▶ _REQUIREMENT_: The required output is a word-for-word copy of the lines from the line bearing "buildWashFace();" through the line bearing "# # Dressing a car wash brush", inclusive, and no other lines.

▶ _RECORDED DATA_:
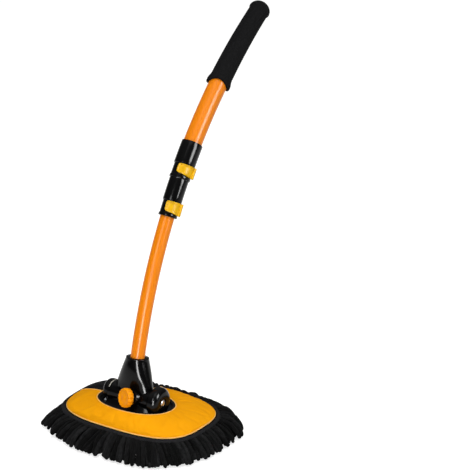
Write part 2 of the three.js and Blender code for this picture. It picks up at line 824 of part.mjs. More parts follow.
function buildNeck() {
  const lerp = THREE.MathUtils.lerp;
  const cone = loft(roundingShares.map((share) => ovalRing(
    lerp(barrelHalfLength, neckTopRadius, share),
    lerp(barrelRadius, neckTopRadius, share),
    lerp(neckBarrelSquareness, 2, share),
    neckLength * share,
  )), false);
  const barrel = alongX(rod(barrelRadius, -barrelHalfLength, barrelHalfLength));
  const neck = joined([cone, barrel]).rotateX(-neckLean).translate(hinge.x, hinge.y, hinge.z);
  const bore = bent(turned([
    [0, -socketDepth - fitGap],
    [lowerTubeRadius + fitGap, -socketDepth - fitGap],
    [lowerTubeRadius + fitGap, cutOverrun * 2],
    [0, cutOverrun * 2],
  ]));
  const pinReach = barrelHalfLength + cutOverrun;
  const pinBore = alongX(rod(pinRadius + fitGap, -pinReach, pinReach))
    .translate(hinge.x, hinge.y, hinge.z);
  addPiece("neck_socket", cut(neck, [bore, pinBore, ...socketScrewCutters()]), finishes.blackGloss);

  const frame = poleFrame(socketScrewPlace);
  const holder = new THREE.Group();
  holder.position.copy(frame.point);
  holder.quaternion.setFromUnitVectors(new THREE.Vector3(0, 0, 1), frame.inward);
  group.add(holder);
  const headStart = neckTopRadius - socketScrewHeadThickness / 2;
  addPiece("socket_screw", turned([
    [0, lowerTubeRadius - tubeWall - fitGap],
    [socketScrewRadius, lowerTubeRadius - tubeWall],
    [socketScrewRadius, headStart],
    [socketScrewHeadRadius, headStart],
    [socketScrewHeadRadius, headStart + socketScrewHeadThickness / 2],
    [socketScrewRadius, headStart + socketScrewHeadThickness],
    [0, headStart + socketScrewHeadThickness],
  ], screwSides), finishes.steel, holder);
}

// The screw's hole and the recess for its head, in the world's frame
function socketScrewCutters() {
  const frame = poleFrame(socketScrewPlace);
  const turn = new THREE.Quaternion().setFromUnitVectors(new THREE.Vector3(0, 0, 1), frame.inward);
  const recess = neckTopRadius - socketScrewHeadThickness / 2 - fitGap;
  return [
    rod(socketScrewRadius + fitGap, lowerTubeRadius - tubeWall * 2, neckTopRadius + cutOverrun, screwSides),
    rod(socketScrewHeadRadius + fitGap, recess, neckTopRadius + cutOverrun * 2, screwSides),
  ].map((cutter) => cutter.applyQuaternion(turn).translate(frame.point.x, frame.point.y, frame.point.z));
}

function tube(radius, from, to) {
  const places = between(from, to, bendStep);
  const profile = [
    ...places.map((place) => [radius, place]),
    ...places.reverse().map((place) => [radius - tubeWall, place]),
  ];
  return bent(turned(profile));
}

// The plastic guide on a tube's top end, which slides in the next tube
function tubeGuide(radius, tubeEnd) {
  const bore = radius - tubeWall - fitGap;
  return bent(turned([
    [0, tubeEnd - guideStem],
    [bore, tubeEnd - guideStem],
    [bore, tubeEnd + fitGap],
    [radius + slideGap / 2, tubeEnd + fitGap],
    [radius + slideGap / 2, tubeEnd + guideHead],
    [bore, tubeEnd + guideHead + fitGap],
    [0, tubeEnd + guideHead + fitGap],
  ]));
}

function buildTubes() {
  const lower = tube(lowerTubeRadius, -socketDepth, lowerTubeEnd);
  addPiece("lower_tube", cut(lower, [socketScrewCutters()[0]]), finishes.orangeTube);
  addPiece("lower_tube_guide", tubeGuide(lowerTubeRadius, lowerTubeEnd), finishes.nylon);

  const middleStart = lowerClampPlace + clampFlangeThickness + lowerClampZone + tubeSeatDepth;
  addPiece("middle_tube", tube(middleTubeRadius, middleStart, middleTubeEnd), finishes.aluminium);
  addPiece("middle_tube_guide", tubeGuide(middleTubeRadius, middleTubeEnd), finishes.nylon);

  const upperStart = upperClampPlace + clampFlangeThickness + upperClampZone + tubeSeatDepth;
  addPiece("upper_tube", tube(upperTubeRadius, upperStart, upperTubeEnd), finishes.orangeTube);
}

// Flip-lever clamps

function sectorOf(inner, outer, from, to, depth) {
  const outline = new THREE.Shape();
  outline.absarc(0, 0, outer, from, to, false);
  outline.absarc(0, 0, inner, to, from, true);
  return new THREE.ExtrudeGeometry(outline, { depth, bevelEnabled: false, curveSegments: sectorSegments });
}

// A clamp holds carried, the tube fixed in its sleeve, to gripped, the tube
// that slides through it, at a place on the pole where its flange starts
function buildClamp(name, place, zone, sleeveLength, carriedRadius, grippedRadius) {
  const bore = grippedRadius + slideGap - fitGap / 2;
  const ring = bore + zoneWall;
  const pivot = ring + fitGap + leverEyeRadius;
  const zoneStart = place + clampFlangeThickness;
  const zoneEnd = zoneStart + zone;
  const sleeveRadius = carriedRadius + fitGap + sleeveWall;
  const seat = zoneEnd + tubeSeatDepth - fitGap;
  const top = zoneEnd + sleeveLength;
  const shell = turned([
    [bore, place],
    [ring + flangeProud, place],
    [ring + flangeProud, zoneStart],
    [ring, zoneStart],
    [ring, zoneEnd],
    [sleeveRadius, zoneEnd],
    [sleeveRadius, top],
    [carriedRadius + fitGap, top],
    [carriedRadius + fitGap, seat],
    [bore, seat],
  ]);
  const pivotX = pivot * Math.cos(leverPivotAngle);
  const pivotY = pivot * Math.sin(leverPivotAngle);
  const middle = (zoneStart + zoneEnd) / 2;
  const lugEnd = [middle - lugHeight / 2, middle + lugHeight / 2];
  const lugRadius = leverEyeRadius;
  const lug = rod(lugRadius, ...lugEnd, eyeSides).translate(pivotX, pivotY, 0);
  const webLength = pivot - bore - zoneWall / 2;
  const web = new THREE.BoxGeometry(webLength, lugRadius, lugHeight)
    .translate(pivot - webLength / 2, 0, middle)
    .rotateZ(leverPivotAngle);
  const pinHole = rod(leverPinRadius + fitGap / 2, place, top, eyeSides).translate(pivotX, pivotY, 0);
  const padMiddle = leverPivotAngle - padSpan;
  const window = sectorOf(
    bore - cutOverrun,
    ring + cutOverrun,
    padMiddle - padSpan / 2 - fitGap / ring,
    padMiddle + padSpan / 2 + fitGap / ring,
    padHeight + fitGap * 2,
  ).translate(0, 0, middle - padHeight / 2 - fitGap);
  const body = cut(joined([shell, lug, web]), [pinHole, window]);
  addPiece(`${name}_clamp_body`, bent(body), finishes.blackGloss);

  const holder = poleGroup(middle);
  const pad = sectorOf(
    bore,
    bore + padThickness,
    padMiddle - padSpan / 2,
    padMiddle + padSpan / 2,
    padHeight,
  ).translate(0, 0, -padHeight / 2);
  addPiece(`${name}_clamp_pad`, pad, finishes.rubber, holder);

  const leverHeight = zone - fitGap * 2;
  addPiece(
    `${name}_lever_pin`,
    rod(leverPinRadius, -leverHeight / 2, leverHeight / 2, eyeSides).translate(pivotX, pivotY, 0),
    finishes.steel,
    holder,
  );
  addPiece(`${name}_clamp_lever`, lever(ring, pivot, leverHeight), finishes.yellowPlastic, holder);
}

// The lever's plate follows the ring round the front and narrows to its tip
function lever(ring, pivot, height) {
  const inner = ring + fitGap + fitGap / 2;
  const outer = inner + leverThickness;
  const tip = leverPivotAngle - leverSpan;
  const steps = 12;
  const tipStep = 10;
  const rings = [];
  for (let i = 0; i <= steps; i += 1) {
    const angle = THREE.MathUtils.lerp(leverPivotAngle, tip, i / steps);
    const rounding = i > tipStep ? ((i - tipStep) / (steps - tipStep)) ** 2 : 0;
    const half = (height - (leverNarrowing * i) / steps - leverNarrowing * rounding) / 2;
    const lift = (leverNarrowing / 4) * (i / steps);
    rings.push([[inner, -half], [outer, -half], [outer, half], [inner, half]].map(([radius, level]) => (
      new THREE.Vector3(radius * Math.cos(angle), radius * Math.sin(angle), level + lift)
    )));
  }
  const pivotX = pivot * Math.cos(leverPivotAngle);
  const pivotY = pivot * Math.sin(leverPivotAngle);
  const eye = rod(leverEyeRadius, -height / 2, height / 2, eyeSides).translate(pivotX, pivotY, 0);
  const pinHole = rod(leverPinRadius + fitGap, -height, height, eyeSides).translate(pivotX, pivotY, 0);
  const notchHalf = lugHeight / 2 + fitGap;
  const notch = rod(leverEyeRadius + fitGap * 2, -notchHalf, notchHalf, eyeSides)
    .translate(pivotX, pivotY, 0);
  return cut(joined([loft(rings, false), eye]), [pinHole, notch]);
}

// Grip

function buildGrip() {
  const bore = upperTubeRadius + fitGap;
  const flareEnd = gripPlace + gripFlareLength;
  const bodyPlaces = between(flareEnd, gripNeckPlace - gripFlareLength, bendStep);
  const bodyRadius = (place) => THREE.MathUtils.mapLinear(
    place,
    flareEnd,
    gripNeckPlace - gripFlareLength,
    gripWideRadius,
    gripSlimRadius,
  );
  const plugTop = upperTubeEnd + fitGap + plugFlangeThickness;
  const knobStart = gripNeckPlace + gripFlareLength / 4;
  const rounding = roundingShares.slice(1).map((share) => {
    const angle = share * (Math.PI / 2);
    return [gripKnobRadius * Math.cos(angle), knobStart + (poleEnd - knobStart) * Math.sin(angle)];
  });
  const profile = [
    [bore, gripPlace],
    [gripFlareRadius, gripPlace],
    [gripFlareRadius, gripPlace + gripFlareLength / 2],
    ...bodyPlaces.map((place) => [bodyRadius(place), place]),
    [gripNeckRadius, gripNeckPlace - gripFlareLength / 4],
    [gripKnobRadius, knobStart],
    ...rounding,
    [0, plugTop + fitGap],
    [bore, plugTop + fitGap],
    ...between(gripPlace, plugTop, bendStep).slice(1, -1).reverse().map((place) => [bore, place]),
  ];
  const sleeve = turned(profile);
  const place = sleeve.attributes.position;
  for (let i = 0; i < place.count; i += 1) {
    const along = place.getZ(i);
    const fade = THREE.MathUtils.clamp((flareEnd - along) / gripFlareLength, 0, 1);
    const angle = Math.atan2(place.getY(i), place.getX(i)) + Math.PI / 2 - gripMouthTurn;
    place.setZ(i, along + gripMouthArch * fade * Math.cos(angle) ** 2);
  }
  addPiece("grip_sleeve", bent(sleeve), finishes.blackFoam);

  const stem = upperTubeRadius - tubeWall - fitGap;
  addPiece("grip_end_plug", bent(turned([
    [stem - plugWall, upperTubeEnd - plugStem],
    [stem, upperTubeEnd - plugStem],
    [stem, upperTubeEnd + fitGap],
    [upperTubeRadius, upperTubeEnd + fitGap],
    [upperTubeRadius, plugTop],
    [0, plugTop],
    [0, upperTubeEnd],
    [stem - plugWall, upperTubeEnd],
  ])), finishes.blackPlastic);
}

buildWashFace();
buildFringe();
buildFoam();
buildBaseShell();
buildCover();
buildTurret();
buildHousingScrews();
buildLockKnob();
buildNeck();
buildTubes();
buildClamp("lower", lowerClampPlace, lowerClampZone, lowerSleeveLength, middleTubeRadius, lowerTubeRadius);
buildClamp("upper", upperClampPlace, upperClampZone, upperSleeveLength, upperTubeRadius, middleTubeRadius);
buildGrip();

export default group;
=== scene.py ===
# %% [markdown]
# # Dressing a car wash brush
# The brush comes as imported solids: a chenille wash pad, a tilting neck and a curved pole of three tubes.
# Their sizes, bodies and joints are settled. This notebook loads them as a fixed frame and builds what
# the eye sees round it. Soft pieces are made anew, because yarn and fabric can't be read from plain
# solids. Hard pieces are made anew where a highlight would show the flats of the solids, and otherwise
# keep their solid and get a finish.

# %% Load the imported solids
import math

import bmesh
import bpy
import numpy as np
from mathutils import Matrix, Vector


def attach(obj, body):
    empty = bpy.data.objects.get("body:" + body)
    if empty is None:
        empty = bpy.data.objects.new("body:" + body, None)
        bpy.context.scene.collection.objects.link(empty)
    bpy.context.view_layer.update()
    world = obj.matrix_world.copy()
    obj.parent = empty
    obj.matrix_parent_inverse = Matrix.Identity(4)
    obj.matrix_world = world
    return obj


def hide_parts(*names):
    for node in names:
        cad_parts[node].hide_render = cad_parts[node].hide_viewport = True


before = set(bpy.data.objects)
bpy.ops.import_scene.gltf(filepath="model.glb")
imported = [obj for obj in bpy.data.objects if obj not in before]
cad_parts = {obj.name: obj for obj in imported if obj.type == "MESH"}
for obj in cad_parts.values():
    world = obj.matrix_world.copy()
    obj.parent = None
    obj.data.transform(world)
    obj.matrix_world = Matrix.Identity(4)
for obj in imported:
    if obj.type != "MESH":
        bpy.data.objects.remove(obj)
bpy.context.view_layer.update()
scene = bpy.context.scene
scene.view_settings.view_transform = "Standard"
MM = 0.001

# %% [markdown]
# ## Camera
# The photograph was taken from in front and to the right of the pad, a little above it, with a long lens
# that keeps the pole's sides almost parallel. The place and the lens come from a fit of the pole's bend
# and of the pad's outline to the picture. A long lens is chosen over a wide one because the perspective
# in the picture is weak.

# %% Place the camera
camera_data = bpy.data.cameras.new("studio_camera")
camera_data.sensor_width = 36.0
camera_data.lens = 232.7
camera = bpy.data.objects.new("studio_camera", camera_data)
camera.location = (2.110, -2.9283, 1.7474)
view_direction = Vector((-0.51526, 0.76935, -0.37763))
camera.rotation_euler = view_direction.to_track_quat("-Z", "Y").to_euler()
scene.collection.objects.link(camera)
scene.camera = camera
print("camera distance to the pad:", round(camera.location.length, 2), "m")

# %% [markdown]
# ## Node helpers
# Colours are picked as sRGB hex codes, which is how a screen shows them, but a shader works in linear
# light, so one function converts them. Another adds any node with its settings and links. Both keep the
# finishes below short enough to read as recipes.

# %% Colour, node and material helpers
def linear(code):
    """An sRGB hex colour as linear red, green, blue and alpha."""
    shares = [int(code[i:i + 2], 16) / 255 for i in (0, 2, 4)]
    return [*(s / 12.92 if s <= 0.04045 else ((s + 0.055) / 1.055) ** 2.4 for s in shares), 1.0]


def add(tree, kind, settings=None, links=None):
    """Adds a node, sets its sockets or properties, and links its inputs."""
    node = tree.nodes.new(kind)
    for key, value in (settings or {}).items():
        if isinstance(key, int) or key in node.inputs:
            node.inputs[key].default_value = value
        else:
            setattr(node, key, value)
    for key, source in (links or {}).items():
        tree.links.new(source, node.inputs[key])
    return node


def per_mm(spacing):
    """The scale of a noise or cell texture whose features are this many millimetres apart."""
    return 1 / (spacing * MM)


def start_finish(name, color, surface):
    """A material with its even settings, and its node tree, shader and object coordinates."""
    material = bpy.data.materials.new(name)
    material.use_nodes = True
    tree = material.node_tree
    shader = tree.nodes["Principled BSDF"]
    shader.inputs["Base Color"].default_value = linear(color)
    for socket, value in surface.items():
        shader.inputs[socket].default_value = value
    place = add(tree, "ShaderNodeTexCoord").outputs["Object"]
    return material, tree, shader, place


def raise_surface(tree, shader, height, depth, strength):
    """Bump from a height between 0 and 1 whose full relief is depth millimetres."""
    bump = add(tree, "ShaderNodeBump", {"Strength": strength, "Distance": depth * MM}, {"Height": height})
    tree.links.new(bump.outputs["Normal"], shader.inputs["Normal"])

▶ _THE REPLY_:
buildWashFace();
buildFringe();
buildFoam();
buildBaseShell();
buildCover();
buildTurret();
buildHousingScrews();
buildLockKnob();
buildNeck();
buildTubes();
buildClamp("lower", lowerClampPlace, lowerClampZone, lowerSleeveLength, middleTubeRadius, lowerTubeRadius);
buildClamp("upper", upperClampPlace, upperClampZone, upperSleeveLength, upperTubeRadius, middleTubeRadius);
buildGrip();

export default group;
=== scene.py ===
# %% [markdown]
# # Dressing a car wash brush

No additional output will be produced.